After talking to M. about the conundrum (why would people assume a $500 device is for executives to be more productive, when anyone who actually uses it recognizes it's the most fun toy ever and probably most beneficial for the developmentally delayed and/or extremely young?), I've concluded that A. may well be remembering past expensive electronic devices and how they tended to be rapidly destroyed or at least damaged by contact with young people (particularly young people who didn't have to pay for it themselves out of newspaper or lawn mowing money -- I'm speaking about the comparatively distant past now, before today's parents were attempting to conceive the under 18s of today). Handing a beautiful, fun, powerful, $500+ device to a young'un who is just going to break it grates. A. doesn't realize -- because no one really can, until they've seen it in action -- how freakishly durable an iPad is. It survives toddler temper tantrums, sticky fingers and chocolate milk spills. It is a miracle. And a much more affordable miracle than, say, a new car.

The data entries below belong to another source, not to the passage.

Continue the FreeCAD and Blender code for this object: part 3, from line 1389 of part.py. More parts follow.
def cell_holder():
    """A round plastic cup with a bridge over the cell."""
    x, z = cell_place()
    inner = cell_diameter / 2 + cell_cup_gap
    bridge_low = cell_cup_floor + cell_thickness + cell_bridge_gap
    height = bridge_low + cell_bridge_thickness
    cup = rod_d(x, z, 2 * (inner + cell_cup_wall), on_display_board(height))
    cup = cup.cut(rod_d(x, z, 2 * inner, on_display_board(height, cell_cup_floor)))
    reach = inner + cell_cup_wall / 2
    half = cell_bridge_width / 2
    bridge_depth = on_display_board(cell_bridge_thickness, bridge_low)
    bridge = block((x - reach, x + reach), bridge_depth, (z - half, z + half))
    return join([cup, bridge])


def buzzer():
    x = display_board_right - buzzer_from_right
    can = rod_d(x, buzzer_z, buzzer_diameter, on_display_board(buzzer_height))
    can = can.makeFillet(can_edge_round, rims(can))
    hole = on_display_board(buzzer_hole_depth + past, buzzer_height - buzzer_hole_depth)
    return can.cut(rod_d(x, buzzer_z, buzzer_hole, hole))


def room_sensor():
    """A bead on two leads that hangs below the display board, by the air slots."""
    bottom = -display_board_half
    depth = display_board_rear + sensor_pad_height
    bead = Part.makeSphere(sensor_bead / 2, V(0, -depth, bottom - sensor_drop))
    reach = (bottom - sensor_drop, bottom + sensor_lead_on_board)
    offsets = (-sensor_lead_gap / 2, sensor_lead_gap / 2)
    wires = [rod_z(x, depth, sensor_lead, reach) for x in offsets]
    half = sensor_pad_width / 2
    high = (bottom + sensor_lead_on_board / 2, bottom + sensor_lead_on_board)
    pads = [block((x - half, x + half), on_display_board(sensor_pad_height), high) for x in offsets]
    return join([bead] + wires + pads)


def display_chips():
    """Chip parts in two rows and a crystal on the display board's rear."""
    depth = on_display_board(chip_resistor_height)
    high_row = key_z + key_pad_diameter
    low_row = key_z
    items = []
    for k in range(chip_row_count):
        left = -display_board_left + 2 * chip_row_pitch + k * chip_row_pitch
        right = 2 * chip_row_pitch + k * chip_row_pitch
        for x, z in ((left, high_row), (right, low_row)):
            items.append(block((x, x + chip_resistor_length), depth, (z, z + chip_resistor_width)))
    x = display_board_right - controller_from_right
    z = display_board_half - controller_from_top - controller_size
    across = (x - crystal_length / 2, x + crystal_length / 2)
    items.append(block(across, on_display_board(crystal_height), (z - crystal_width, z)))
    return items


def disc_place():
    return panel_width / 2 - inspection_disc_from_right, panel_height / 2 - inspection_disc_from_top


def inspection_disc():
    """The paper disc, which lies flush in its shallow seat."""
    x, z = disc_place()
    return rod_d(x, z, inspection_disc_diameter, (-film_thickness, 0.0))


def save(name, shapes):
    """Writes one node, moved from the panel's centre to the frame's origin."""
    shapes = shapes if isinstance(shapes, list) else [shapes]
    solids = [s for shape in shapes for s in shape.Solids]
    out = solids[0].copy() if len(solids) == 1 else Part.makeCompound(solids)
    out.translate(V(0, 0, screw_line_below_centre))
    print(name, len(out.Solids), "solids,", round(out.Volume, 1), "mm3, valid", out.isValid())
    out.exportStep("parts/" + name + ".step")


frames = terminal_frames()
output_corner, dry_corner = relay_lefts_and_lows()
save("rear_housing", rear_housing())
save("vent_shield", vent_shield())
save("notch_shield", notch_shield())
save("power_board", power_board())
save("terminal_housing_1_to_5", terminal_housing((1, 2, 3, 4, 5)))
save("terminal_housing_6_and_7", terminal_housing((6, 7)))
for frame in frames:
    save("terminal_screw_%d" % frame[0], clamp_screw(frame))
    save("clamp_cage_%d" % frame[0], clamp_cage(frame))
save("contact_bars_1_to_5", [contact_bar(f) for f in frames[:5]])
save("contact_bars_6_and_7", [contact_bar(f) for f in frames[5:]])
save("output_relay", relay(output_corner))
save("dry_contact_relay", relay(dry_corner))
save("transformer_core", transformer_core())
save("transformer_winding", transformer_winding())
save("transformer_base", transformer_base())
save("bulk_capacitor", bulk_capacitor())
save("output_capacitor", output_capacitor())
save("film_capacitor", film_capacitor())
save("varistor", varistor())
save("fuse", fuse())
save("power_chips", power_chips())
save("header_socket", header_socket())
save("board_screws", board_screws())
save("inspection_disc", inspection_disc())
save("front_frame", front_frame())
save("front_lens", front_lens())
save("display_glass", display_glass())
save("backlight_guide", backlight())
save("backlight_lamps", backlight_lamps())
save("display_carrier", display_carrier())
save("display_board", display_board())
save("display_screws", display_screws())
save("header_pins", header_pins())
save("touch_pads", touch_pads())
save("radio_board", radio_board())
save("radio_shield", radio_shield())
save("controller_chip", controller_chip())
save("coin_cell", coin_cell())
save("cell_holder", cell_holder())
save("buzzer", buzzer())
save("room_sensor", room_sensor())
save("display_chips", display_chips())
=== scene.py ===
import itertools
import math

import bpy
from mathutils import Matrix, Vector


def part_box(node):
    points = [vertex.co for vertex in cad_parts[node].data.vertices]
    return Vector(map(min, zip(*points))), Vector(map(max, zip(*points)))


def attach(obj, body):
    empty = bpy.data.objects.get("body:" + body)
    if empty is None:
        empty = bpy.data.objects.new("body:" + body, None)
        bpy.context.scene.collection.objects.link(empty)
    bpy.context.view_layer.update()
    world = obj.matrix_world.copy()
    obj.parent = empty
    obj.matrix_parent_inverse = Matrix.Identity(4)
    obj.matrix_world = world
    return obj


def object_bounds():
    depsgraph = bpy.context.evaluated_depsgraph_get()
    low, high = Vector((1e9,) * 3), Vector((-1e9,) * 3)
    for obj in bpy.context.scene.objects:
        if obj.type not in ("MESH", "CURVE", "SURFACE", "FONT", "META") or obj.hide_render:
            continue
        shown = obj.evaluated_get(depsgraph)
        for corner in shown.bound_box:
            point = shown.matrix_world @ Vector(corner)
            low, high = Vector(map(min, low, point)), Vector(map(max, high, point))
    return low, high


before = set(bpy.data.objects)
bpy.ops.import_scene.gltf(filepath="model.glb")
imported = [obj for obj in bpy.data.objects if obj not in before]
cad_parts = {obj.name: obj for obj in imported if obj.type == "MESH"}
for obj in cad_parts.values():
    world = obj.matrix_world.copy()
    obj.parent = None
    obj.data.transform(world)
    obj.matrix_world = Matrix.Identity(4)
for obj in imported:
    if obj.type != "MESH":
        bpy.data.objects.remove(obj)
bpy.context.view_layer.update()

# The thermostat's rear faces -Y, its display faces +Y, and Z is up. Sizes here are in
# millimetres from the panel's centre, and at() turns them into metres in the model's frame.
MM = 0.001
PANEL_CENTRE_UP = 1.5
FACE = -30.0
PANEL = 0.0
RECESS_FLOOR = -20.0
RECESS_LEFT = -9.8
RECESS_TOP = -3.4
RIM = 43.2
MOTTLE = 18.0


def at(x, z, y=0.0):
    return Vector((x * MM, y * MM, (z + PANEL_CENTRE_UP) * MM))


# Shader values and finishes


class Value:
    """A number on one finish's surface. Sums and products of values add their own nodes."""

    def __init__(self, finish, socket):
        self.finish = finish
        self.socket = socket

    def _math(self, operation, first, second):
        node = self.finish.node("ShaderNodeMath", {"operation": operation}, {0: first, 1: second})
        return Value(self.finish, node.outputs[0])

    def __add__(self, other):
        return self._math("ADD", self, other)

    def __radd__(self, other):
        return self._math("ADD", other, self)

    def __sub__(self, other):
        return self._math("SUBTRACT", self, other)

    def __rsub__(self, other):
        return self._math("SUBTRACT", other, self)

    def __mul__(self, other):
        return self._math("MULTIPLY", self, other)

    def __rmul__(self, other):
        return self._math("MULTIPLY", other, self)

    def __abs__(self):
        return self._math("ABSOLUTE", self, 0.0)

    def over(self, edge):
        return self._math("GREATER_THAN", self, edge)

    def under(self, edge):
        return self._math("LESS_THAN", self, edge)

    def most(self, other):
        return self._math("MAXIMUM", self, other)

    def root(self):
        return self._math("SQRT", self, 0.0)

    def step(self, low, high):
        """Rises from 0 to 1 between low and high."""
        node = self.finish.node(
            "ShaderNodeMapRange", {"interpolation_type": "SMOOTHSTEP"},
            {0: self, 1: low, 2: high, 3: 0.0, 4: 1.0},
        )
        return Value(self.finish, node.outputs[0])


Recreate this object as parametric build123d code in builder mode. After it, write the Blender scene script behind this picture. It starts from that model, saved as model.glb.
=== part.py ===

Just to be clear: I know most families cannot afford iPads for their children. It _is_ expensive. But I'm not seeing the argument for a family which can afford one or more for their kids to not buy them. If the money is needed for more important things (food, shelter, heat/cooling, medical care, savings for emergencies/retirement/college fund, etc.), each family needs to figure out its own priorities. But having the money to spend on an iPad and not spending it on one because it might set expectations too high seems silly. I've seen what people spend on American Girl dolls and their outfits. (I have in fact contributed to that spending.)